The same point is emphasized by the Christus Victor theology, which also was important in the early church. According to this theology, the victory of Christ over the forces of death on the cross was a key to understanding Christianity. According to this line of thought, Christ’s ultimate empathy leads to the source of life, so that humans can live eternally. Opposed to what Nietzsche thought, this implied an eternal Yes! to life, not an hostility to vitality and a degenerative emphasis on empathy.

But Nietzsche nevertheless questioned Christianity vigorously. Nietzsche was skeptical to the emphasis on judgment in the Bible, and the New Testament idea of eternal pain (Matt. 25:46). Many will perhaps be able to identify with Nietzsche here, and Nietzsche dealt with this problem in in his sophisticated and rhetorical ways. Nietzsche quotes Dante and Thomas Aquinas in order to show that Christianity has presented ideas that are difficult to accept. His point was that Christianity talks about the Gospel (“Good news”), while still many Christinans believe in eternal judgment. I his Divina Comedia, Dante described a literal and very concrete helle, and in Summa Theologica Thomas Aquinas writes that a part of the pleasure in heaven will be to look down and see how the lost are punished in hell.

Nietzsche’s Rhetoric
Nietzsche was not a philosopher in the same sense as we have philosophers at universities in the Western world today. Nietzsche is definitely one of the most creative writers in the Western tradition. His texts are full of rhetoric, allusions and creative language-games. As a former professor he was competent in literature and philosophy, with a mastery of language that few others, if any, have shown. But a weak point in Nietzsche’s philosophy is that his texts seem to lack logical arguments.

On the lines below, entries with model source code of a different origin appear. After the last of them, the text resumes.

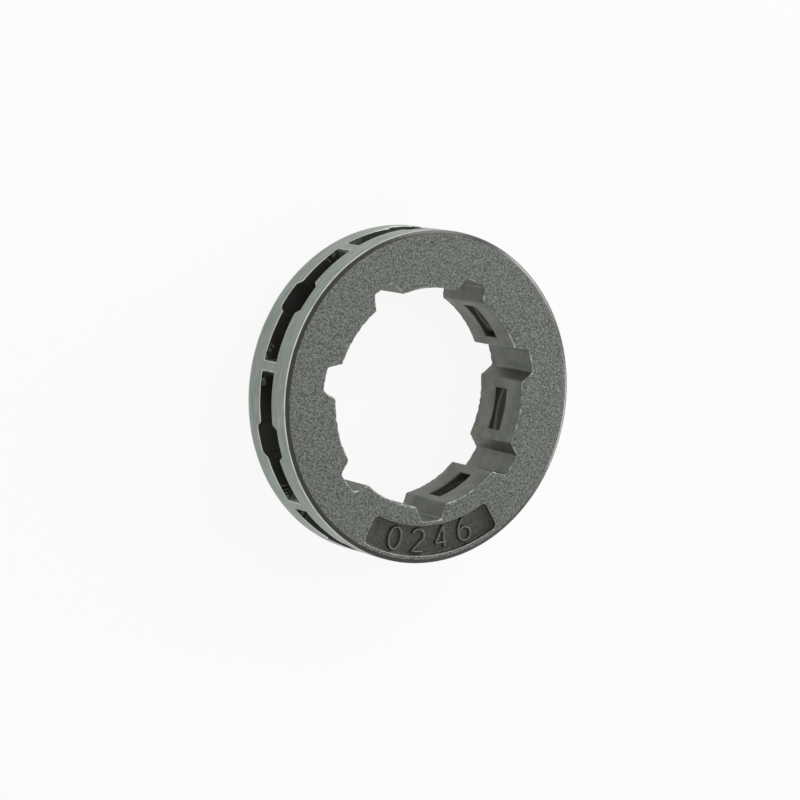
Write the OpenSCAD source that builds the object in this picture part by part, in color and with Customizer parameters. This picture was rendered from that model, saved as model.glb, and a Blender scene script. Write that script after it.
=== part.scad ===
// Rim sprocket for a chainsaw clutch drum: one cast steel ring that floats on a splined hub and
// drives the chain by the pockets round its rim. It lies on its unmarked face, with the bore axis
// on +Z. Millimetres.

/* [Ring] */
// Diameter of the ground rim that the chain's side straps ride on
rim_d = 34; // [31:0.5:40]
// Thickness from face to face
ring_t = 7.65; // [6.5:0.05:10]
// Radial width of the bevel round each face
bevel_w = 0.42; // [0.2:0.02:0.6]
// Height of that bevel along the axis
bevel_h = 0.2; // [0.1:0.02:0.5]

/* [Splined bore] */
// Number of teeth, which is also the number of splines and of chain pockets
teeth = 7; // [7:1:8]
// Bore diameter across the lands
land_d = 22.3; // [21.5:0.1:22.8]
// Bore diameter across the floors of the grooves
groove_d = 25.3; // [24.6:0.1:25.6]
// Width of a groove where it meets the lands
groove_mouth_w = 3.56; // [3.2:0.02:4]
// Width of a groove at its floor
groove_floor_w = 2.32; // [2:0.02:2.8]
// Radius on the corners between a groove and the lands
land_round = 0.3; // [0.1:0.05:0.5]
// Radius in the corners of a groove's floor
floor_round = 0.3; // [0.1:0.05:0.5]

/* [Chain pockets] */
// Width of a pocket along the axis, which the chain's drive link drops into
pocket_w = 2.34; // [1.8:0.02:2.6]
// Radius of the curved flanks and floor of a pocket
pocket_r = 8.15; // [7.8:0.05:8.3]
// Distance from the bore axis to the centre of that radius
pocket_centre = 19.87; // [19.7:0.01:20.2]
// Height of the pockets' middle plane above the middle of the ring
pocket_shift = -0.17; // [-0.5:0.01:0.5]
// Turn of the pockets against the lands, in degrees
pocket_turn = -0.8; // [-2:0.1:2]
// Width along the axis of the wider middle of a pocket
relief_w = 3.86; // [3:0.02:4.6]
// Length round the rim of that middle at its full width
relief_len = 2.78; // [2:0.02:3.4]
// Length round the rim of that middle with the slopes at its ends
relief_foot = 3.74; // [2.6:0.02:4.4]
// Radius from the bore axis down to which the wider middle is cut
relief_floor_r = 13.1; // [12.9:0.1:14.5]

/* [Windows] */
// Length round the bore of the window that opens each pocket through its land
window_len = 4.35; // [3.4:0.05:4.8]
// Width of that window along the axis, from the pocket's flank on the marked side
window_w = 2; // [1.6:0.02:2.3]
// Radius on the window's corners
window_round = 0.2; // [0.1:0.05:0.6]

/* [Marking panel] */
// Inner radius of the sunk panel in the marked face
panel_inner_r = 13.12; // [13.1:0.02:13.6]
// Outer radius of the panel
panel_outer_r = 16.18; // [15.4:0.02:16.3]
// Angle from the middle of the panel to each end, in degrees
panel_half = 30; // [15:1:40]
// Radius on the panel's corners
panel_round = 0.55; // [0.2:0.05:1]
// Depth of the panel
panel_depth = 0.6; // [0.2:0.05:1]

/* [Hidden] */
$fn = 96;
// How far a cut runs past the face that it opens through
over = 1;
// How far two outlines that are joined run into each other
lap = 0.2;
// Facets in each small corner radius of the bore
corner_steps = 5;
rim_r = rim_d / 2;
land_r = land_d / 2;
groove_r = groove_d / 2;
pitch_angle = 360 / teeth;
pocket_z = ring_t / 2 + pocket_shift;
window_z = pocket_z + (pocket_w - window_w) / 2;
// Radius at which the window is out in the open pocket
window_reach = pocket_centre - sqrt(pocket_r ^ 2 - (window_len / 2) ^ 2) + lap;

// Corner of a groove on the land circle, and the one on the floor circle, with the groove on +Y
mouth = [groove_mouth_w / 2, sqrt(land_r ^ 2 - (groove_mouth_w / 2) ^ 2)];
floor_corner = [groove_floor_w / 2, sqrt(groove_r ^ 2 - (groove_floor_w / 2) ^ 2)];
// Unit vector up the flank, and the one that points out of the groove into the metal
flank = (floor_corner - mouth) / norm(floor_corner - mouth);
into = [flank.y, -flank.x];

// Distance along a line from a point, in a unit direction, to the circle of radius r round the axis
function to_circle(from, dir, r) = -from * dir + sqrt((from * dir) ^ 2 - from * from + r ^ 2);

// Centre of the radius that rounds the land's corner: it touches the flank and the land circle
land_start = mouth + into * land_round;
land_round_at = land_start + flank * to_circle(land_start, flank, land_r + land_round);
// Centre of the radius in the floor's corner: it touches the flank and the floor circle
floor_start = mouth - into * floor_round;
floor_round_at = floor_start + flank * to_circle(floor_start, flank, groove_r - floor_round);

// Heading of a vector, in degrees
function heading(v) = atan2(v.y, v.x);

// Points along an arc from one heading to another
function arc(centre, r, start, end) =
    [for (i = [0 : corner_steps])
        let (a = start + (end - start) * i / corner_steps) centre + r * [cos(a), sin(a)]];

// Point a little past the end of a line, where the line runs on into another outline
function past(from, to) = to + lap * (to - from) / norm(to - from);

// One groove of the bore, on +Y: rounded at the land, along the flank, rounded into the floor
module groove() {
    land_arc = arc(land_round_at, land_round, heading(-land_round_at), heading(-into));
    floor_arc = arc(floor_round_at, floor_round, heading(into), heading(floor_round_at));
    foot = past(land_arc[1], land_arc[0]);
    head = past(floor_arc[corner_steps - 1], floor_arc[corner_steps]);
    right = concat([[mouth.x, land_r / 2], foot],
                   [for (i = [1 : corner_steps]) land_arc[i]],
                   [for (i = [0 : corner_steps - 1]) floor_arc[i]],
                   [head, [head.x, 1.1 * groove_r]]);
    left = [for (i = [len(right) - 1 : -1 : 0]) [-right[i].x, right[i].y]];
    intersection() {
        circle(groove_r, $fn = 180);
        polygon(concat(right, left));
    }
}

// Outline of the splined bore: the land circle, with the first groove on -Y
module bore_outline() {
    circle(land_r, $fn = 180);
    for (i = [0 : teeth - 1])
        rotate(180 + i * pitch_angle)
            groove();
}

// Wedge with its point on the axis, open towards +X, that reaches half degrees to each side
module wedge(half, reach) {
    polygon([[0, 0], [reach, -reach * tan(half)], [reach, reach * tan(half)]]);
}

// Part of a ring between two radii and within half degrees of +X
module ring_sector(inner, outer, half) {
    intersection() {
        difference() {
            circle(outer);
            circle(inner);
        }
        wedge(half, 1.2 * outer);
    }
}

// Outline of the marking panel: a ring sector with rounded corners
module panel_outline() {
    outer_turn = asin(panel_round / (panel_outer_r - panel_round));
    inner_turn = asin(panel_round / (panel_inner_r + panel_round));
    middle_r = (panel_inner_r + panel_outer_r) / 2;
    ring_sector(panel_inner_r + panel_round, panel_outer_r - panel_round, panel_half);
    ring_sector(middle_r, panel_outer_r, panel_half - outer_turn);
    ring_sector(panel_inner_r, middle_r, panel_half - inner_turn);
    for (side = [-1, 1]) {
        rotate(side * (panel_half - outer_turn))
            translate([panel_outer_r - panel_round, 0])
                circle(panel_round);
        rotate(side * (panel_half - inner_turn))
            translate([panel_inner_r + panel_round, 0])
                circle(panel_round);
    }
}

// The ring before anything is cut into it, bevelled at both faces
module blank() {
    rotate_extrude($fn = 180)
        polygon([[land_r - over, 0], [rim_r - bevel_w, 0], [rim_r, bevel_h],
                 [rim_r, ring_t - bevel_h], [rim_r - bevel_w, ring_t], [land_r - over, ring_t]]);
}

// The space that a drive link drops into, on +X: the curved pocket and its wider middle
module chain_pocket() {
    translate([pocket_centre, 0, 0])
        cylinder(h = pocket_w, r = pocket_r, center = true);
    translate([relief_floor_r, 0, 0])
        rotate([90, 0, 90])
            linear_extrude(rim_r - relief_floor_r + over)
                polygon([[-relief_len / 2, -relief_w / 2], [relief_len / 2, -relief_w / 2],
                         [relief_foot / 2, -pocket_w / 2], [relief_foot / 2, pocket_w / 2],
                         [relief_len / 2, relief_w / 2], [-relief_len / 2, relief_w / 2],
                         [-relief_foot / 2, pocket_w / 2], [-relief_foot / 2, -pocket_w / 2]]);
}

// The window that opens a pocket through its land, on +X: a rectangle with rounded corners
module land_window() {
    translate([land_r - over, 0, 0])
        rotate([90, 0, 90])
            linear_extrude(window_reach - land_r + over) {
                square([window_len - 2 * window_round, window_w], center = true);
                square([window_len, window_w - 2 * window_round], center = true);
                for (x = [-1, 1], y = [-1, 1])
                    translate([x * (window_len / 2 - window_round),
                               y * (window_w / 2 - window_round)])
                        circle(window_round, $fn = 24);
            }
}

// The whole casting. Groove 1 and the middle of the marking panel lie towards -Y.
module rim_sprocket() {
    color("dimgray")
        difference() {
            blank();
            translate([0, 0, -over])
                linear_extrude(ring_t + 2 * over)
                    bore_outline();
            for (i = [0 : teeth - 1])
                rotate((i + 0.5) * pitch_angle - 90) {
                    translate([0, 0, window_z])
                        land_window();
                    rotate(pocket_turn)
                        translate([0, 0, pocket_z])
                            chain_pocket();
                }
            translate([0, 0, ring_t - panel_depth])
                linear_extrude(panel_depth + over)
                    rotate(-90)
                        panel_outline();
        }
}

rim_sprocket();
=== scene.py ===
import bmesh
import bpy
import numpy as np
from mathutils import Matrix, Vector


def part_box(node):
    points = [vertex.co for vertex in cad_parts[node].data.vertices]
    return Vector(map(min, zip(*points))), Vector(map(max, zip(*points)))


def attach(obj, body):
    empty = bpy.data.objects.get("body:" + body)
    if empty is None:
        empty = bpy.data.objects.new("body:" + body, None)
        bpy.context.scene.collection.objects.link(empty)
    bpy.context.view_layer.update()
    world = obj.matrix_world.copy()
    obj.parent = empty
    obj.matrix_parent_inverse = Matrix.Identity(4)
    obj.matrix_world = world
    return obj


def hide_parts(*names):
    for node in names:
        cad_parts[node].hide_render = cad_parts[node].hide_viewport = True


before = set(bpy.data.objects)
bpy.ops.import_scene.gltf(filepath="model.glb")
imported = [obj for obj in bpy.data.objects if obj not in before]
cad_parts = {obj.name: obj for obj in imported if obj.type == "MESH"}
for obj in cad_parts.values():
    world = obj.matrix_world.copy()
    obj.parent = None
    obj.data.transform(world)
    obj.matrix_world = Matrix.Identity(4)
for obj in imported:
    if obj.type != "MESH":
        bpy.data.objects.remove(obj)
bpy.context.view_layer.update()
MM = 0.001

# The ring: one steel casting that floats on the clutch drum's splined hub. Its rim is ground for
# the chain's side straps, and its bore, pockets and faces stay as they came from the mould. It is
# built from surfaces that meet along their sharp edges, all on the same columns round the ring.
TEETH = 7
PITCH = 2 * np.pi / TEETH
rim_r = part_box("rim_sprocket")[1].x
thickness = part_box("rim_sprocket")[1].z
rng = np.random.default_rng(11)

land_r = 11.15 * MM
groove_r = 12.65 * MM
groove_mouth = 3.56 * MM
groove_floor = 2.32 * MM
land_round = 0.3 * MM
floor_round = 0.3 * MM
bevel_w = 0.42 * MM
bevel_h = 0.2 * MM
bevel_round = 0.07 * MM

pocket_r = 8.15 * MM
pocket_centre = 19.87 * MM
pocket_turn = np.radians(-0.8)
pocket_top = thickness / 2 + 1.0 * MM
pocket_foot = pocket_top - 2.34 * MM
relief_rise = 0.76 * MM
relief_len = 2.78 * MM
relief_foot = 3.74 * MM
relief_r = 13.1 * MM
window_len = 4.35 * MM
window_foot = pocket_top - 2.0 * MM

# Half the columns of a pitch, from a pocket's middle out: to the corner of its wider part, down
# the slope, to the window's end, to the pocket's end, and to the middle of the tooth
HALF_COLUMNS = [10, 2, 1, 38, 3]
WINDOW_COLUMN = sum(HALF_COLUMNS[:3])
SLOT_COLUMN = sum(HALF_COLUMNS[:4])
HALF = sum(HALF_COLUMNS)


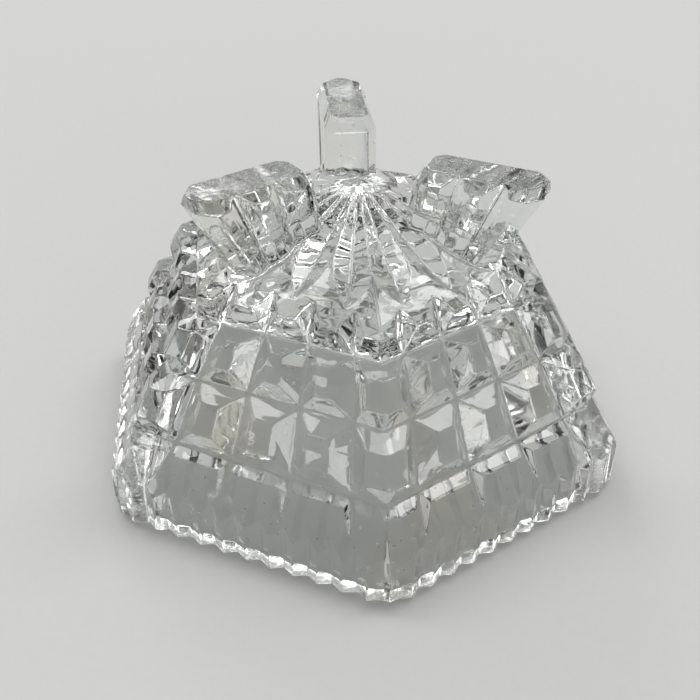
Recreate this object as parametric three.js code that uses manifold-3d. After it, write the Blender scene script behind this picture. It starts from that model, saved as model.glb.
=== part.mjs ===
// An open salt dish of pressed glass: a six-sided bowl with a block-cut pattern,
// a ribbed band round its rim, a star under its base and three block feet.
// It lies upside down on its rim, feet up, with the origin at the centre of the
// rim plane. Millimetres, +Z up. The glass is divided into its moulded features.
import * as THREE from 'three';
import { mergeVertices } from 'three/addons/utils/BufferGeometryUtils.js';
import Module from 'manifold-3d';

const wasm = await Module();
wasm.setup();

// Rim band
const cornerRadius = 35; // from the axis to the blunt tip of a rim corner
const cornerCut = 0.91; // length that the blunt tip is short of a sharp one
const ribTopHeight = 5.3; // rim plane to the upper ends of the rib edges
const bandHeight = 6.9; // rim plane to the top of the band, above the ends of the V cuts
const ribsPerSide = 11;
const ribDepth = 0.8;
const rimBevel = 0.6; // bevel along the bottom of the ribs

// Wall: each step goes up by rise and in by inset, measured on the block faces
const stripStep = { rise: 5.4, inset: 3.25 }; // the plain strip, from the rib edges up
const lowerRowLip = { rise: 1.0, inset: -0.4 }; // the blocks stand out past the strip
const lowerRow = { rise: 7.14, inset: 3.56 };
const upperRow = { rise: 6.29, inset: 3.75 };
const shoulderRow = { rise: 3.28, inset: 3.79 };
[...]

Nietzsche is a philosopher who tries to show that his opponents are “fools”, and his strategies are that of rhetoric. But one may feel that Nietzsche gives few analytical arguments and that his arguments are without logical plausibility. One example of this we find in Anti-Christ, where Nietzsche writes that whoever has theologian blood in his veins has a wrong and dishonest attitude towards things from the very first. “What a theologian feels to be true, must be false: This provides almost a criterion of truth.” This might be funny, but it is rhetoric, and nothing more. Nietzsche never challenged the classical attempts at defending the existence of God in Christian philosophy, developed by thinkers like Justin Martur, Anselm or Thomas Aquinas. Thus Nietzsche’s approach to religion may seem to lack a strict and logical argumentation.

Nevertheless, Nietzsche is a giant in literature. His posthumous reputation is secured because of his influence on postmodernism. Thinkers like Foucault, Richard Rorty and Don Cupitt have developed ideas in relation to Nietzsche, and thus his ideas are central among leading Intellectuals today. His phrase “there is no truth, only interpretation”, may be a heading for postmodernism.

Conclusion
Nietzsche’s life was not the best. Because of severe headaches, he had to resign as a university professor. He traveled around in Europe, and wandered around in the Swiss Alps, with poor physical health in a universe which, according to him, was without objective meaning. In 1888, Nietzsche turned mad, because of the effects of syphilis. Since then he was dependent of his sister and mother. Ironically, Nietzsche became absolutely dependent on empathy and love — the cardinal virtues of Christianity.

In 1900 Nietzsche died.

God could ascertain that Nietzsche was dead.